I liked this movie, although probably not as much as Dan did. A guy whose politics incorporates every stereotype of the loony left decides to take his 6 children, aged about 5 to about 17, off the grid — WAY off the grid, in a mountain cabin someplace in the Pacific Northwest. No phone, no lights, no motor car,not a single luxury. No toilets either. The family grows or kills its own food. Schooling is completely by book — with no limit on what you can read. Your 14-year old daughter wants to read Lolita? Fine — now tell your dad exactly what you thought of it, in front of your 5-year old sister.
Maybe I’m just practically minded, but after a while the artificiality of the set-up really got to me. The family lives in a cabin in the woods, miles from civilization and surrounded by wild animals. But nobody has a gun — really? The dad is militantly anti modern “corporate medicine — you just know none of those kids has been vaccinated. What happens when one of his kids actually gets sick? The conspicuous lack of even semi-modern plumbing and cooking facilities also bothered me — those home-preserved vegetables didn’t can themselves. The family’s missing mother is described, admiringly, as a Buddhist, and therefore an opponent of organized religion. Um, no. After several trips to Japan, I can assure you that Buddhism has temples, priests and prayer services — all the trappings of organized religion. By the time we got the family party for Noam Chomsky Day, I was pretty sure the moviemakers were having us on — at least I hope they were. I wound up rooting for the rich, right-wing, Christian grandparents, although I’m sure you were supposed to think of them as the villains.

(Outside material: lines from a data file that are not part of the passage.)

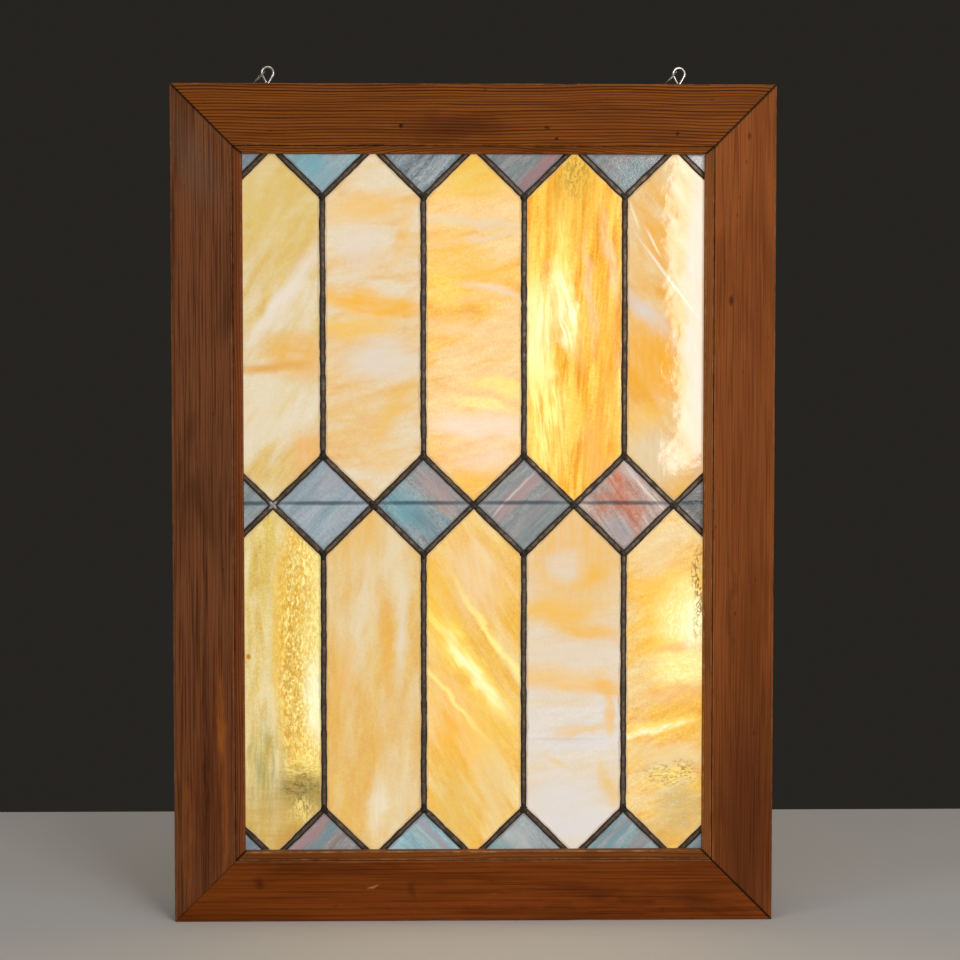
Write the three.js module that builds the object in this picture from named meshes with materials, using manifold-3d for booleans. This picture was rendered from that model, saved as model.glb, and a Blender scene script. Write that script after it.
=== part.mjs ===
// Stained glass window. A mitred wooden frame holds a leaded panel of amber and blue opalescent
// glass, kept in by four loose wooden stops, and hangs from two screw eyes.
// Millimetres, +X to the right, +Y to the back, +Z up.
// The origin lies midway between the holes of the two screw eyes.

import * as THREE from 'three';
import { mergeVertices } from 'three/addons/utils/BufferGeometryUtils.js';
import Module from 'manifold-3d';

const wasm = await Module();
wasm.setup();

// ---------------------------------------------------------------- driving dimensions

const frame = {
  width: 632,
  height: 880,
  depth: 35,
  face: 64, // width of each rail as seen from the front
  lip: 7.5, // ledge behind the glass
  lipDepth: 13.5,
  arris: 1.2, // eased outer corners
  mitreGap: 0.4, // each side of an opened mitre
};

const stop = {
  sideWidth: 9.8,
  sillWidth: 9.8,
  headWidth: 7.8,
  setBack: 3.5, // from the frame's face to the stop's face
  depth: 11,
  innerBevel: 1.6,
  play: 0.4,
};

const panel = {
  pitch: 106, // between two upright lead lines
  rowHeight: 376, // a six-sided pane, tip to tip
  tipHeight: 52, // from its shoulder to its tip
  columns: 5,
  play: 0.5, // around the panel in its rebate
};

const came = {
  width: 6.3,
  crownWidth: 3.4,
  heart: 1.5, // wall between two panes
  channel: 3.6, // slot that takes the glass
  thickness: 6.2,
};

const glass = {
  thickness: 3,
  play: 0.45, // between a pane's edge and the heart of the came
};

const solder = {
  radius: 5.2,
  crownRadius: 2.4,
  height: 0.6, // above the crown of the came
  sides: 8,
};

const bar = {
  height: 3.2,
  depth: 8,
  rise: 2.4, // above the line of the crossings
  endPlay: 0.6,
};

const eye = {
  inset: 100.5, // from the side of the frame
  rise: 13, // centre of the ring above the wood
  ringRadius: 6,
  wireRadius: 1.2,
  shankDepth: 16, // in the wood
  holePlay: 0.4,
};

const ring = {
  radius: 8.5,
  wireRadius: 0.8,
  threadedAt: 3.55, // from the middle of the eye
  threadedAngle: THREE.MathUtils.degToRad(150),
  slope: THREE.MathUtils.degToRad(49),
  leftTilt: THREE.MathUtils.degToRad(14),
  rightTilt: THREE.MathUtils.degToRad(4),
};

const clearance = 0.3;

// ---------------------------------------------------------------- materials

function material(color, roughness, metalness) {
  return new THREE.MeshStandardMaterial({ color, roughness, metalness });
}

function glassMaterial(color) {
  return new THREE.MeshStandardMaterial({
    color,
    roughness: 0.2,
    metalness: 0,
    transparent: true,
    opacity: 0.8,
  });
}

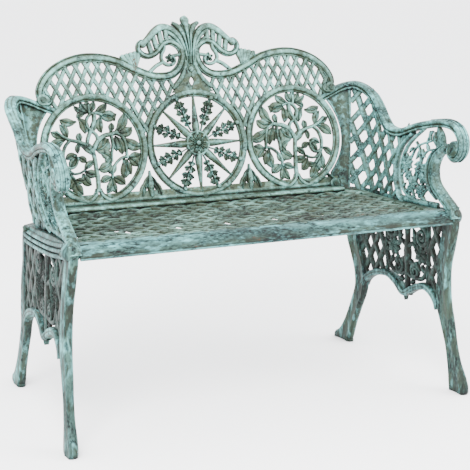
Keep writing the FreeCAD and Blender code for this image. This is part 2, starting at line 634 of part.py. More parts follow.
# ---------------------------------------------------------------- bolts, washers and nuts
def fastener_set(name, placement, grip):
    """A bolt from its head's seat, and the washer and nut on its far end.

    placement puts the head's seat at its origin and the shank along its +Z; grip is what it clamps.
    """
    made = []
    head = primitive("Part::Prism", name + "_head",
                     {"Circumradius": "Sizes.head_size / 2", "Height": "Sizes.head_height"},
                     placement.multiply(Placement(Vector(0, 0, -size("head_height")), Rotation())))
    head.Polygon = 6
    shank = primitive("Part::Cylinder", name + "_shank",
                      {"Radius": "Sizes.bolt_size / 2",
                       "Height": f"{grip} + Sizes.washer_height + Sizes.nut_height + 3"}, placement)
    bolt = combined("Part::Fuse", name + "_bolt", head, shank)
    made.append(bolt)
    far = placement.multiply(Placement(Vector(0, 0, grip), Rotation()))
    disc = primitive("Part::Cylinder", name + "_washer_disc",
                     {"Radius": "Sizes.washer_size / 2", "Height": "Sizes.washer_height"}, far)
    eye = primitive("Part::Cylinder", name + "_washer_eye",
                    {"Radius": "Sizes.bolt_size / 2 + Sizes.bolt_clearance", "Height": "Sizes.washer_height"},
                    far)
    made.append(combined("Part::Cut", name + "_washer", disc, eye))
    seat_of_nut = placement.multiply(Placement(Vector(0, 0, grip + size("washer_height")), Rotation()))
    blank = primitive("Part::Prism", name + "_nut_blank",
                      {"Circumradius": "Sizes.head_size / 2", "Height": "Sizes.nut_height"}, seat_of_nut)
    blank.Polygon = 6
    thread = primitive("Part::Cylinder", name + "_nut_thread",
                       {"Radius": "Sizes.bolt_size / 2", "Height": "Sizes.nut_height"}, seat_of_nut)
    made.append(combined("Part::Cut", name + "_nut", blank, thread))
    for piece in made:
        piece.Label = piece.Name
    return made


fasteners = []
behind = Rotation(Vector(1, 0, 0), 180)
for hand, sign in (("left", 1), ("right", -1)):
    for name, (u, v) in (("back_upper", upper_bolt), ("back_lower", lower_bolt)):
        place = in_panel(sign * u, v, back_front).multiply(Placement(Vector(0, 0, 0), behind))
        fasteners += fastener_set(f"{hand}_{name}", place, back_front + flange_rear)
    for name, inner, outer, y, z in seat_bolt_places:
        inside = seat_half_width(y) - plate - BOSS_DEEP
        towards_middle = Rotation(Vector(0, 0, 1), Vector(-sign, 0, 0))
        place = Placement(Vector(sign * outer, y, z), towards_middle)
        fasteners += fastener_set(f"{hand}_seat_{name}", place, outer - inside)
centre_place = Placement(Vector(0, centre_bolt_y, seat_rear_top + LEDGE_HEIGHT), behind)
fasteners += fastener_set("centre", centre_place, LEDGE_HEIGHT + 12)

# ---------------------------------------------------------------- checks and output
doc.recompute()
for item in doc.Objects:
    if {"Invalid", "Error"} & set(item.State):
        raise RuntimeError(f"{item.Label} did not compute: {item.State}")
nodes = [back, seat, left_end, right_end] + fasteners
os.makedirs("parts", exist_ok=True)
for node in nodes:
    if node.Shape.isNull() or not node.Shape.isValid():
        raise RuntimeError(f"{node.Label} has no valid shape")
for node in nodes:
    node.Shape.exportStep(f"parts/{node.Label}.step")
    box = node.Shape.BoundBox
    print(f"{node.Label:28s} solids {len(node.Shape.Solids)}  volume {node.Shape.Volume / 1000:9.1f} cm3"
          f"  x {box.XMin:7.1f} {box.XMax:7.1f}  y {box.YMin:7.1f} {box.YMax:7.1f}"
          f"  z {box.ZMin:7.1f} {box.ZMax:7.1f}")
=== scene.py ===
import math

import bpy
import numpy as np
from mathutils import Matrix, Vector


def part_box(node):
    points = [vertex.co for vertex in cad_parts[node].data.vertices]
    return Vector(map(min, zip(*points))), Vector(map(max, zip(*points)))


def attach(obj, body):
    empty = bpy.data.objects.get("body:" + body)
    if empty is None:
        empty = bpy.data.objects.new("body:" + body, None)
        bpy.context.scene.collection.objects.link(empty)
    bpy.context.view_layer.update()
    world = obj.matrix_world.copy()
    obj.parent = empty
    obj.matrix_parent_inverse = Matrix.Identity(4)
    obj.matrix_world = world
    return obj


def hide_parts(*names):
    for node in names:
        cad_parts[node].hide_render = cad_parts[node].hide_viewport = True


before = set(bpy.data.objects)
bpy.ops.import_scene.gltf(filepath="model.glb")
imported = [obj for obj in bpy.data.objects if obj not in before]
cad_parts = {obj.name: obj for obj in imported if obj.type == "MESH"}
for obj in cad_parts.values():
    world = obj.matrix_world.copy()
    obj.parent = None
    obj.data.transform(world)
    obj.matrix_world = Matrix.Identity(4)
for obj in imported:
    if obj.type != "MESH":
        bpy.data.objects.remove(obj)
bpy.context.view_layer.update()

# ---------------------------------------------------------------------------------------------
# Back casting, medallion rings.  The back is one flat grey-iron casting, poured in a sand mould,
# and its three round frames are moulded bands.  The outer two are drawn in at the foot like a heart.
# ---------------------------------------------------------------------------------------------
MM = 0.001
RAKE = math.radians(13.5)
RING_MIDDLE = 130.0             # middle line of the moulded band
RING_PITCH = 277.4
RING_FOOT = 144.5               # ring centre above the seat, up the raked panel
LEDGE_REACH = 34.0
PLATE_BACK = -5.0               # flat back of the casting behind the panel's middle surface
back_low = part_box("back_casting")[0]
panel_y = back_low.y / MM + LEDGE_REACH + RING_FOOT * math.sin(RAKE)
panel_z = back_low.z / MM + RING_FOOT * math.cos(RAKE)
CREST_FROM, CREST_RISE, CREST_CURL = 205.0, 130.0, 15.0


def on_panel(u, v, w):
    """Raked panel: x = u, v runs up the lean and w square to it; the crest curls back as v squared."""
    w = w - CREST_CURL * np.clip((v - CREST_FROM) / CREST_RISE, 0, 1) ** 2
    y = panel_y + v * math.sin(RAKE) - w * math.cos(RAKE)
    z = panel_z + v * math.cos(RAKE) + w * math.sin(RAKE)
    return np.column_stack([u, y, z])


def smooth(points, step=4.0):
    """A smooth line through given points: a Catmull-Rom cubic in each span, cut into even steps."""
    p = np.asarray(points, float)
    row = np.vstack([2 * p[0] - p[1], p, 2 * p[-1] - p[-2]])
    a, b, c, d = row[:-3], row[1:-2], row[2:-1], row[3:]
    t = np.linspace(0, 1, 16, endpoint=False)[:, None, None]
    cubic = 0.5 * (2 * b + (c - a) * t + (2 * a - 5 * b + 4 * c - d) * t ** 2
                   + (3 * b - a - 3 * c + d) * t ** 3)
    line = np.vstack([cubic.transpose(1, 0, 2).reshape(-1, 2), p[-1:]])
    gone = np.r_[0, np.cumsum(np.hypot(*np.diff(line, axis=0).T))]
    even = np.linspace(0, gone[-1], max(int(round(gone[-1] / step)), 3) + 1)
    return np.column_stack([np.interp(even, gone, line[:, 0]), np.interp(even, gone, line[:, 1])])


def spread(knots, count):
    """Values at even steps along a rod, straight between given knots of (part of the length, value)."""
    where, value = np.array(knots, float).T
    return np.interp(np.linspace(0, 1, count), where, value)


def between(plus, minus, template, base=PLATE_BACK, tall=12.0, closed=False):
    """A bar between two edge lines.

    Point (i, j) lies at the edges' middle plus across[j] times half their gap, and stands
    base[i] + out[j] * tall[i] off the sheet.  plus is the edge to the left of travel.
    """
    plus, minus = np.asarray(plus, float), np.asarray(minus, float)
    n, m = len(plus), len(template)
    base = np.broadcast_to(np.asarray(base, float), (n,))
    tall = np.broadcast_to(np.asarray(tall, float), (n,))
    middle, half = (plus + minus) / 2, (plus - minus) / 2
    across, out, crown = template.T
    sheet = middle[:, None, :] + across[None, :, None] * half[:, None, :]
    height = base[:, None] + out[None, :] * tall[:, None]
    points = np.concatenate([sheet, height[..., None]], axis=2).reshape(-1, 3)
    crowns = np.tile(crown, n)
    i = np.arange(n if closed else n - 1)[:, None]
    j = np.arange(m)[None, :]
    i_next, j_next = (i + 1) % n, (j + 1) % m
    quads = np.stack([i * m + j, i * m + j_next, i_next * m + j_next, i_next * m + j], -1).reshape(-1, 4)
    if closed:
        return points, crowns, quads, np.zeros((0, 3), int)
    caps = np.vstack([points[:m].mean(0), points[-m:].mean(0)])
    j, j_next = np.arange(m), (np.arange(m) + 1) % m
    first = np.column_stack([np.full(m, n * m), j_next, j])
    last = np.column_stack([np.full(m, n * m + 1), (n - 1) * m + j, (n - 1) * m + j_next])
    return np.vstack([points, caps]), np.r_[crowns, 0.5, 0.5], quads, np.vstack([first, last])


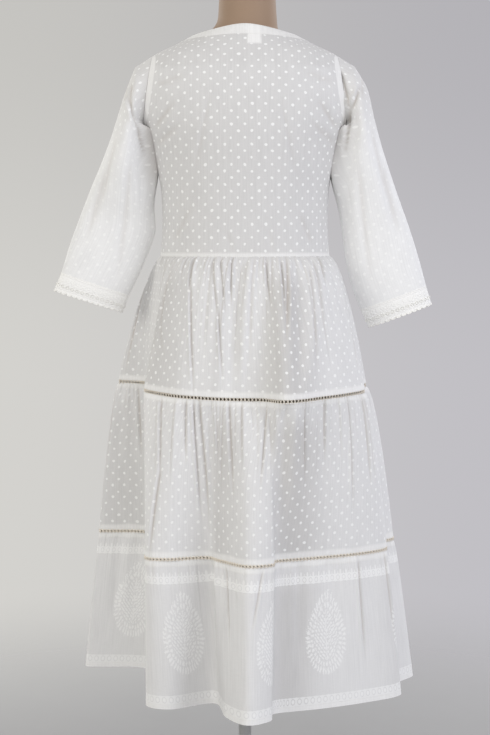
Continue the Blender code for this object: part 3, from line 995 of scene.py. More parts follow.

The cast is good, and much of the dialog is engagingly written. In addition to the Lolita scene, I enjoyed the kids’ encounter with a skeptical highway patrolman (shoutout to OSF actor Rex Young), as they convince him that they are home-schooled crazy Christian children, and not crazy lefties. The mental alertness and physical fitness of off-the-grid kids, compared to those who spend their lives glued to their screens seemed accurate enough. So did the oldest kid’s confusion when he’s trying to chat up a girl and is faced with an unfamiliar TV show reference.
On balance, it’s an entertaining film — but it might be best to treat it as a fable. \
Side note: A few years ago, Jedediah Purdy, a kid home-schooled by his lefty parents in rural West Virginia made some headlines when (like the kid in the movie) he got into Harvard. In some of his early work, Purdy seemed confused by students who laughed at the film Love Story — he couldn’t understand why his fellow students had no empathy for the young woman who died so tragically young. Purdy lacked the context to understand that what the students were laughing at was not the story, but the comically bad dialogue and inept acting — and isn’t that the real problem with raising your kids so completely on your own?